Since United Artists Records were only allowed to release The Beatles material as a soundtrack album, Capitol Records were free to use the same recordings in any form they pleased as long as it wasn't touted as a "soundtrack album." Capitol's planned release of the single "A Hard Day's Night" as well as an August 1st release of an album called "Something New" featuring all seven movie songs inspired United Artists to rush-release their album even before the films American debut on August 11th, 1964. Therefore, UA released the official soundtrack album of "A Hard Day's Night" on June 26th, 1964.
This highly anticipated album, which even beat Capitol's July 13th release date for the "A Hard Day's Night" single, rushed to the #1 spot on the Billboard charts, where it remained for an amazing fourteen weeks, the longest run at number one that year. This early success made Capitol rethink its strategy and they reformatted their "Something New" album to feature only five of the songs on the UA album and include more new Beatles material that was just made available.
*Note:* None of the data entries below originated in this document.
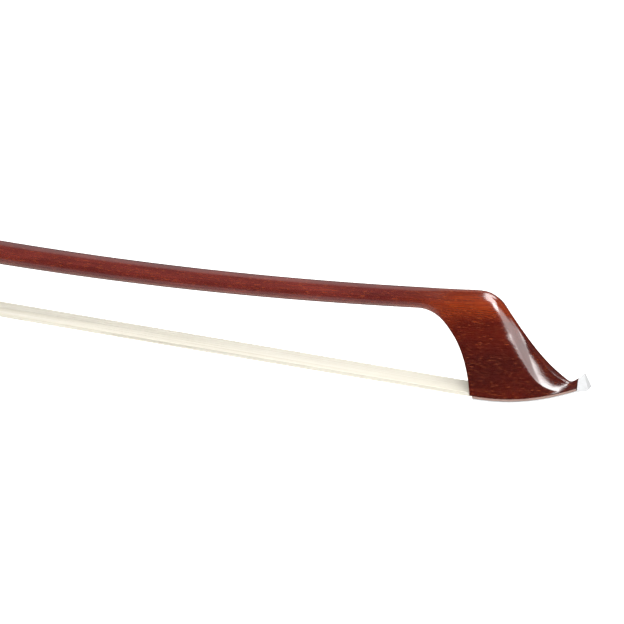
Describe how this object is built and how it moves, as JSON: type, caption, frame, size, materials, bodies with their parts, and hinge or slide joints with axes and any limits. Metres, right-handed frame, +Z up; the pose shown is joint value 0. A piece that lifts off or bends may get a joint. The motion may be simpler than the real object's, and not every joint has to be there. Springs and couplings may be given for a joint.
{
  "type": "double bass bow",
  "caption": "French-pattern double bass bow: cambered wooden stick with beaked head, flat hair band, ebony frog and screw adjuster.",
  "frame": {"origin": "on the surface the bow lies on, below the middle of its box", "axes": "+X along the bow towards the head, +Z up from the hair to the stick, +Y to the left of the stick seen from the button"},
  "size_m": [0.6928, 0.0168, 0.0376],
  "materials": {
    "stick_wood": "polished",
    "liner_fibre": "matte",
    "silver": "satin",
    "lapping_silver": "satin",
    "plug_wood": "matte",
    "hair": "satin",
    "leather": "matte",
    "ebony": "polished",
    "pearl": "gloss",
    "brass": "satin",
    "steel": "satin"
  },
  "bodies": {
    "stick": {"stick": "stick_wood", "tip_liner": "liner_fibre", "tip_plate": "silver", "tip_plug": "plug_wood", "hair_tip_knot": "hair", "hair_ribbon": "hair", "thumb_leather": "leather", "grip_lapping": "lapping_silver"},
    "frog": {"ferrule": "silver", "spreader_wedge": "plug_wood", "frog_body": "ebony", "underslide": "silver", "slide_base": "ebony", "slide_pearl": "pearl", "heel_plate": "silver", "eye_ring_left": "silver", "eye_ring_right": "silver", "eye_pearl_left": "pearl", "eye_pearl_right": "pearl", "hair_frog_knot": "hair", "frog_plug": "plug_wood", "eyelet": "brass"},
    "adjuster": {"adjuster_screw": "steel", "button_front_collar": "silver", "button_barrel": "ebony", "button_rear_collar": "silver", "button_eye": "pearl"}
  },
  "joints": [
    {"name": "adjuster_turn", "type": "hinge", "parent": "stick", "child": "adjuster", "pos_m": [-0.3271, 0, 0.0296], "axis": [1, 0, 0], "range_deg": [-2000, 1000]},
    {"name": "frog_slide", "type": "slide", "parent": "stick", "child": "frog", "axis": [-1, 0, 0], "range_m": [-0.005, 0.0025], "deforming": ["hair_ribbon"]}
  ],
  "couplings": [
    {"joint": "adjuster_turn", "follows": "frog_slide", "rad_per_m": 6980}
  ]
}
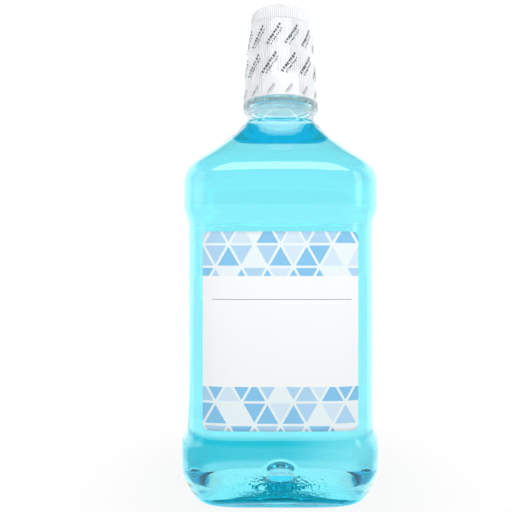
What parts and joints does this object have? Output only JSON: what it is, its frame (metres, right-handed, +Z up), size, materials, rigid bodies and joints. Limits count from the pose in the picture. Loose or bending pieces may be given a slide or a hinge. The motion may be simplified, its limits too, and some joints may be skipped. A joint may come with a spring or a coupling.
{
  "type": "mouthwash bottle",
  "caption": "Oblong plastic mouthwash bottle with a waisted label panel, filled with liquid, and a tall fluted screw cap that serves as a dosing cup under a shrink band.",
  "frame": {"origin": "middle of the flat foot, on the surface it stands on", "axes": "+Z up along the neck and cap, front label towards -Y, +X to the right of the front label"},
  "size_m": [0.1106, 0.0874, 0.277],
  "materials": {
    "clear_pet": "clear, faintly blue PET",
    "mouthwash": "clear pale blue liquid",
    "cap_white": "translucent white polypropylene, satin",
    "seal_white": "foamed polyethylene",
    "clear_film": "clear printed shrink film",
    "label_film": "printed gloss film"
  },
  "bodies": {
    "bottle": {"bottle": "clear_pet", "mouthwash_fill": "mouthwash", "front_label": "label_film", "band_collar": "clear_film"},
    "seal": {"cap_seal_ring": "seal_white"},
    "cap": {"cap": "cap_white"},
    "sleeve": {"band_sleeve": "clear_film"}
  },
  "joints": [
    {"name": "cap_rise", "type": "slide", "parent": "bottle", "child": "seal", "axis": [0, 0, 1], "range_m": [0, 0.0241]},
    {"name": "cap_turn", "type": "hinge", "parent": "seal", "child": "cap", "pos_m": [0, 0, 0.245], "axis": [0, 0, 1], "range_deg": [0, 1080]},
    {"name": "sleeve_pull_off", "type": "slide", "parent": "cap", "child": "sleeve", "axis": [0, 0, 1], "range_m": [0, 0.06]}
  ],
  "couplings": [
    {"joint": "cap_rise", "follows": "cap_turn", "m_per_rad": 0.0012732}
  ]
}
Capitol's July 20th released album was kept out of the number one spot by United Artists' soundtrack album, although it did sell very well and peaked at #2 for nine weeks straight.
United Artists did whatever else it could to generate as much sales from the project as possible. Even though they were restricted from releasing The Beatles material as singles, they could release the George Martin instrumentals any way they pleased. Two singles were released, the first being "And I Love Her" with "Ringo's Theme (This Boy)" as the B-side. While "And I Love Her" only reached #105 on the Billboard charts, "Ringo's Theme (This Boy)," probably because of its being heard as a backdrop to the popular "lonely Ringo" segment in the movie, nearly made the top 40, peaking at #53. The deceptive use of Beatles images on the picture sleeve of the single may also have generated sales.
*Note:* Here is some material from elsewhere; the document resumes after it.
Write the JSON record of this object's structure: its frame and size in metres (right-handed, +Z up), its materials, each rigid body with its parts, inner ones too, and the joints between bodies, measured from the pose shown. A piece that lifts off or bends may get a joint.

The second George Martin Orchestra single that was released contained the other two instrumental songs on the soundtrack album: "A Hard Day's Night" and "I Should Have Known Better." It may have been thought to confuse record buyers that this was The Beatles version, not only because it featured The Beatles on the picture sleeve, but because it contained the same exact songs as on the #1 Capitol single. This single generated somewhat less sales, "I Should Have Known Better" peaking at #111 and "A Hard Day's Night" peaking at #122.
Also released was a full album of George Martin instrumentals entitled "By Popular Demand, A Hard Day's Night, Instrumental Versions Of The Motion Picture Score." This album, which contained the four instrumentals on the soundtrack album as well as nine others, generated little success, which disputes the "popular demand" claim of the title.
The album remained in print throughout the '60s and '70s but, when United Artists was acquired by EMI, Capitol released the album on August 17th, 1980 and kept it in print throughout the life of the vinyl record industry.
Another interesting note regarding the United Artists album is their label mistakes. "I'll Cry Instead" was mistakenly printed as "I Cry Instead" on both the sleeve and the label, which was never corrected until the final printing in the late 70's. But when they finally did correct this, the same label titled the song "Tell Me Why" as "Tell Me Who." Either way, with that album being reported in Billboard magazine as one of the fastest selling albums in the history of the record business, getting the label right didn't really matter.